AVAILABLE DATA >>
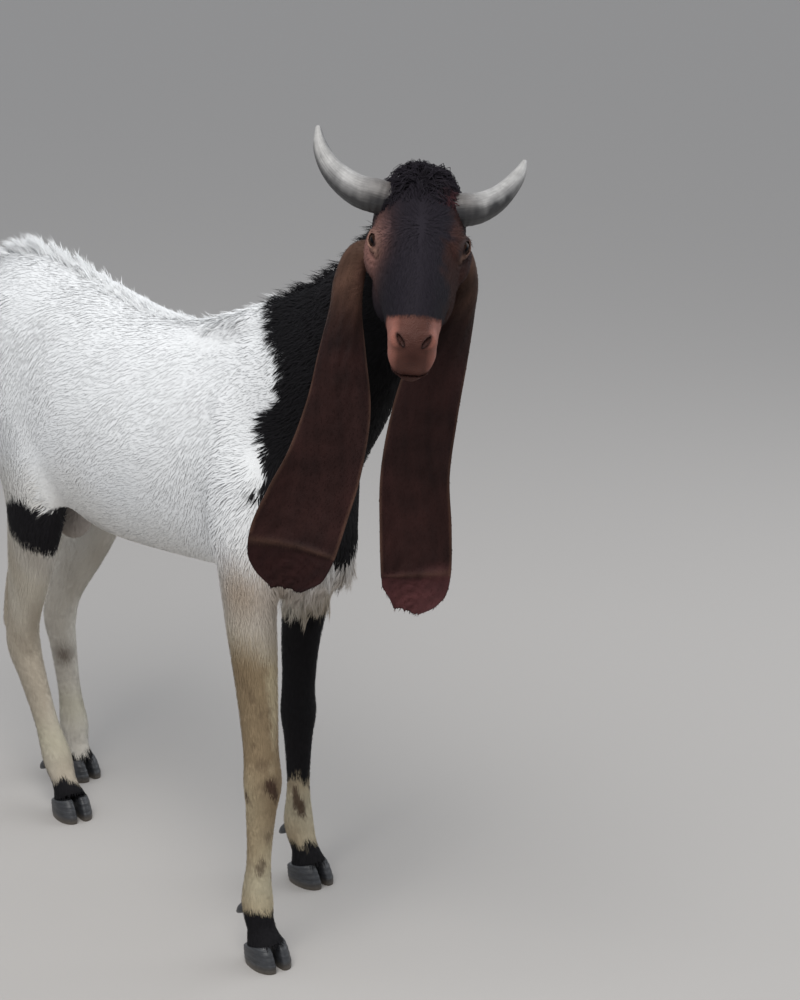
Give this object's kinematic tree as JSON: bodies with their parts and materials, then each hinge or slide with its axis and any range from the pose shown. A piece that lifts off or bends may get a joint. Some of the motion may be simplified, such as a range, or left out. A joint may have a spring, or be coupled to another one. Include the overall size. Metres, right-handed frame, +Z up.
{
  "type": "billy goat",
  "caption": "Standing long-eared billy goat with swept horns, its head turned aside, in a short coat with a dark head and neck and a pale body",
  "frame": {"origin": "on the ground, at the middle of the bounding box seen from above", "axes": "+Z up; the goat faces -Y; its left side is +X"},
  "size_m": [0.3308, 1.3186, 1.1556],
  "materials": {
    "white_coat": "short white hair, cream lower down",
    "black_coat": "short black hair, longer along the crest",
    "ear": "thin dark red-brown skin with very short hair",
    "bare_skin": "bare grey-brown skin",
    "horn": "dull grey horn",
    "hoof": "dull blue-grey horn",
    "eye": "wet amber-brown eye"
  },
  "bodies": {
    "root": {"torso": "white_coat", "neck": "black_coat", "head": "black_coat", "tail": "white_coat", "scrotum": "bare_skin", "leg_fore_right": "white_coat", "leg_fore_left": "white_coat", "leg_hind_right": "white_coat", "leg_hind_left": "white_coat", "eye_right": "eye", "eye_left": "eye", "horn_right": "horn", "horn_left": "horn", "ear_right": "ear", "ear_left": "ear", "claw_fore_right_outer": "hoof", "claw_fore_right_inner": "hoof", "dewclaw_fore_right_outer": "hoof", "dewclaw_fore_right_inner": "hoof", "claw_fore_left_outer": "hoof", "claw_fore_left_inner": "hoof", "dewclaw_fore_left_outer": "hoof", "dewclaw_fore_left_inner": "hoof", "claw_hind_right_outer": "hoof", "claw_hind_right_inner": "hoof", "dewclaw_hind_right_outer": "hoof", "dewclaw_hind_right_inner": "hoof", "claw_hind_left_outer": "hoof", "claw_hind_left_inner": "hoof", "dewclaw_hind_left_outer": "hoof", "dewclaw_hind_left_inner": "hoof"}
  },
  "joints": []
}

TASK TO COMPLETE >> Copy out the whole listing exactly as written.

COMPLETE OUTPUT >>
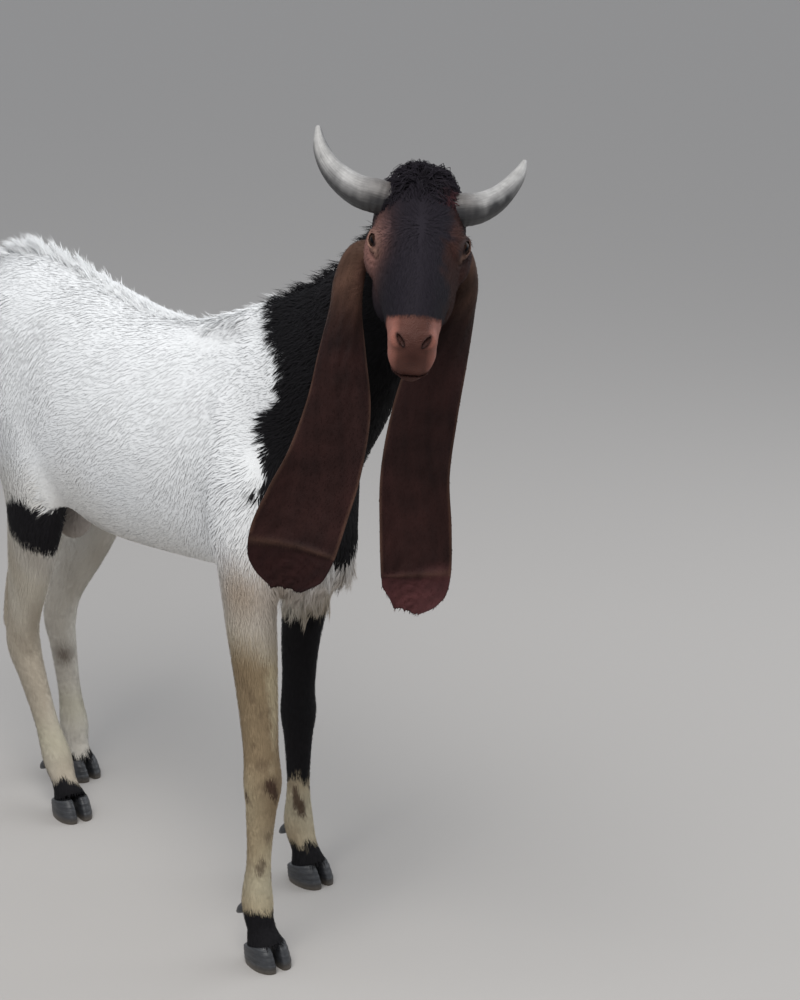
Give this object's kinematic tree as JSON: bodies with their parts and materials, then each hinge or slide with its axis and any range from the pose shown. A piece that lifts off or bends may get a joint. Some of the motion may be simplified, such as a range, or left out. A joint may have a spring, or be coupled to another one. Include the overall size. Metres, right-handed frame, +Z up.
{
  "type": "billy goat",
  "caption": "Standing long-eared billy goat with swept horns, its head turned aside, in a short coat with a dark head and neck and a pale body",
  "frame": {"origin": "on the ground, at the middle of the bounding box seen from above", "axes": "+Z up; the goat faces -Y; its left side is +X"},
  "size_m": [0.3308, 1.3186, 1.1556],
  "materials": {
    "white_coat": "short white hair, cream lower down",
    "black_coat": "short black hair, longer along the crest",
    "ear": "thin dark red-brown skin with very short hair",
    "bare_skin": "bare grey-brown skin",
    "horn": "dull grey horn",
    "hoof": "dull blue-grey horn",
    "eye": "wet amber-brown eye"
  },
  "bodies": {
    "root": {"torso": "white_coat", "neck": "black_coat", "head": "black_coat", "tail": "white_coat", "scrotum": "bare_skin", "leg_fore_right": "white_coat", "leg_fore_left": "white_coat", "leg_hind_right": "white_coat", "leg_hind_left": "white_coat", "eye_right": "eye", "eye_left": "eye", "horn_right": "horn", "horn_left": "horn", "ear_right": "ear", "ear_left": "ear", "claw_fore_right_outer": "hoof", "claw_fore_right_inner": "hoof", "dewclaw_fore_right_outer": "hoof", "dewclaw_fore_right_inner": "hoof", "claw_fore_left_outer": "hoof", "claw_fore_left_inner": "hoof", "dewclaw_fore_left_outer": "hoof", "dewclaw_fore_left_inner": "hoof", "claw_hind_right_outer": "hoof", "claw_hind_right_inner": "hoof", "dewclaw_hind_right_outer": "hoof", "dewclaw_hind_right_inner": "hoof", "claw_hind_left_outer": "hoof", "claw_hind_left_inner": "hoof", "dewclaw_hind_left_outer": "hoof", "dewclaw_hind_left_inner": "hoof"}
  },
  "joints": []
}